Above is Samara (Rebecca Newnham) - made of glass over a fibreglass and steel body, and based on the helical flight of a sycamore seed.



Above is Ribbon Red (left) and Red Scarf (right), both by Carol Peace.

Below is The Swift (Hamish Mackie).


And finally, below: Pinnacle (Giles Raynor) - a copper spiral fountain around which water spins. 


Sunday, 20 May 2018

Sculptures in the gardens


The Himalayan Garden (see also yesterday) holds over 60 contemporary sculptures, which add another layer to the delightful experience of wandering the paths and exploring the planting. There are several red oriental-style bridges and a Balinese pagoda. The red of the bridges is echoed by a red fibreglass sculpture called 'Wave' (Rebecca Newnham), which has earned the lake the nickname of the Nessie Lake, after the Loch Ness monster! There are also some rather attractive twisted metal fountains.

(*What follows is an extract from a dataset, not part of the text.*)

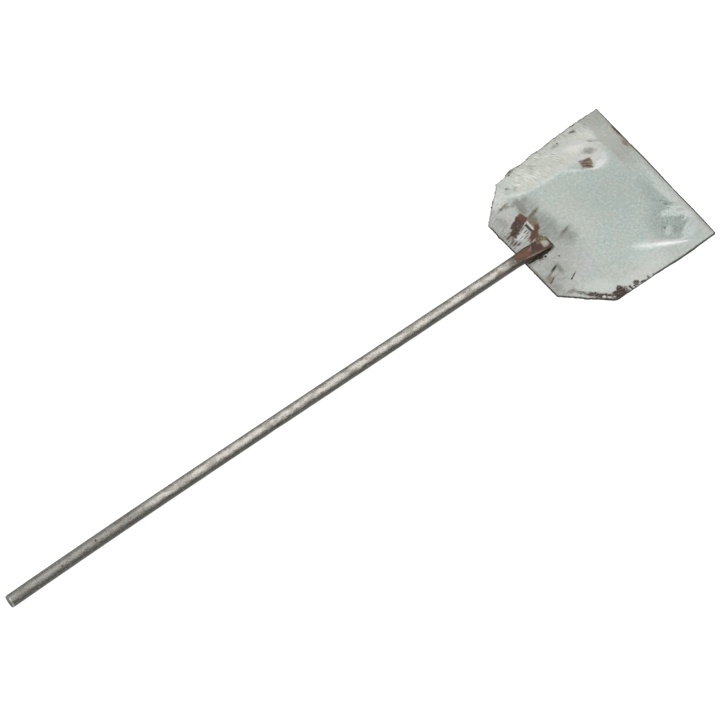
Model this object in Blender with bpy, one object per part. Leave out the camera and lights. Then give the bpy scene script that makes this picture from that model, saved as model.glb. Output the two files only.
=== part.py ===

The Stone Circle (Barry Bain and Peter Roberts) is reminiscent of the ancient 'henges' that can be found across Britain. This one is made from decorative stones and old gateposts, some with the metal gate hinges still attached.

John Simpson's Fir Cone is a ten foot tall construction of Welsh slate, standing proud on the hillside.


Other sculptures are almost hidden around the gardens, nestled into the plants, like the bronze Tribal Head (Patricia Volk).


Saturday, 19 May 2018

Himalayan Garden


On the recommendation of some friends, I made a visit to the rather well-kept secret of the Himalayan Garden and Sculpture Park, up in Nidderdale, near Ripon. It's a 20 acre private woodland garden belonging to Peter and Caroline Roberts. Over the past 20 years they have created, more or less from scratch, a specialist collection of Himalayan rhododendrons and azaleas, along with other plants, trees and sculptures. It is only open to the public for a few weeks in the spring and autumn and is quite hidden away, tucked in a maze of narrow lanes, but it really is a gem of a place. I took loads of photos, though it's one of those places where a photo barely does justice to the scene.

Their rather grand house sits on a hill overlooking the wooded valley, which has several lakes and streams, affording lovely reflections and meandering paths. (The coloured discs, like lily pads, in the lake are a sculpture by Rebecca Newnham - though to be quite honest I thought they rather spoiled the lake! There were many other pieces scattered throughout the garden that I much preferred.)



The garden is still being developed and a large area has recently been planted as an arboretum, with native British trees and some more unusual species. That area runs down the hillside into a rather pretty bluebell wood by a lake.

You can take a virtual tour of the gardens via the website: https://www.himalayangarden.com/garden-sculpture-park/virtual-garden-tour/


Friday, 18 May 2018

A room with a view


Actually, not technically a room... It's the view through the window from the staircase leading up to the roof space in Salts Mill. Perhaps I like it because I only get to see it once or twice a year, when the mill's top floor is open to the public. I always want to take a photo! Saltaire was looking very fresh and green on a sunny spring day, with the church tower poking up behind the trees and the old Dining Hall (now part of Shipley College) visible across the road from the Mill. The Dining Hall used to provide meals for the mill workers, all part of Sir Titus Salt's care and concern for their welfare.

Thursday, 17 May 2018

As far as the eye can see...


I'd hoped to take a walk in Hirst Woods whilst the bluebells were at their peak, but I simply haven't found time to go with my camera for an intentional photo session. I did, however, walk back through the woods with a friend one day, returning from a longer walk. I only had my phone (which is on its last legs and needs replacing) and it was a bit too sunny (!) but I still couldn't resist taking a photo or three. Bluebells really look better in diffused light rather than strong sunshine. The photo, however, does convey the lovely blue haze in the woods, with flowers stretching as far as the eye can see.

Wednesday, 16 May 2018

Shadows of the past


Saltaire Arts Trail 2018
Leeds Photographic Society once again held their annual exhibition on the top floor of Salts Mill. It's always interesting to see work from other camera clubs and they have a high standard, though I thought there was little that was really innovative. One of the issues I have with camera clubs is that we all tend to churn out similar work, driven to some extent by what we think will score highly with competition judges: gritty mono portraits, wildlife shots, sports action, a few landscapes. Leeds PS do have one lady who produces very attractive still life images; they're a bit different. 

I was really more thrilled (as always) with the feeling of being in the raw, un-refurbished and vast space of a former spinning shed in the mill.  When I'm up there I can almost hear the clatter of ghostly machines. The sun was streaming in through the skylights, making such interesting plays of light and shade. That always appeals to me. 



Tuesday, 15 May 2018

Postcard art


Saltaire Arts Trail 2018
Once again, an invitation went out to local people to submit art on a postcard, to be exhibited as part of the Arts Trail and then sold to raise funds for The Cellar Trust, a local charity that supports people with mental health issues. I didn't think there was quite such a wide variety or high standard this year, though I still enjoyed looking at them. Many of the images I most liked turned out to be by the same lady artist. But it is always interesting to see what people can do with a postcard, and there were some inventive entries. I think my favourite was the one above, but below are some more that caught my eye.




 And finally, one done by a child, I guess, but enjoyable for its simplicity and sheer character.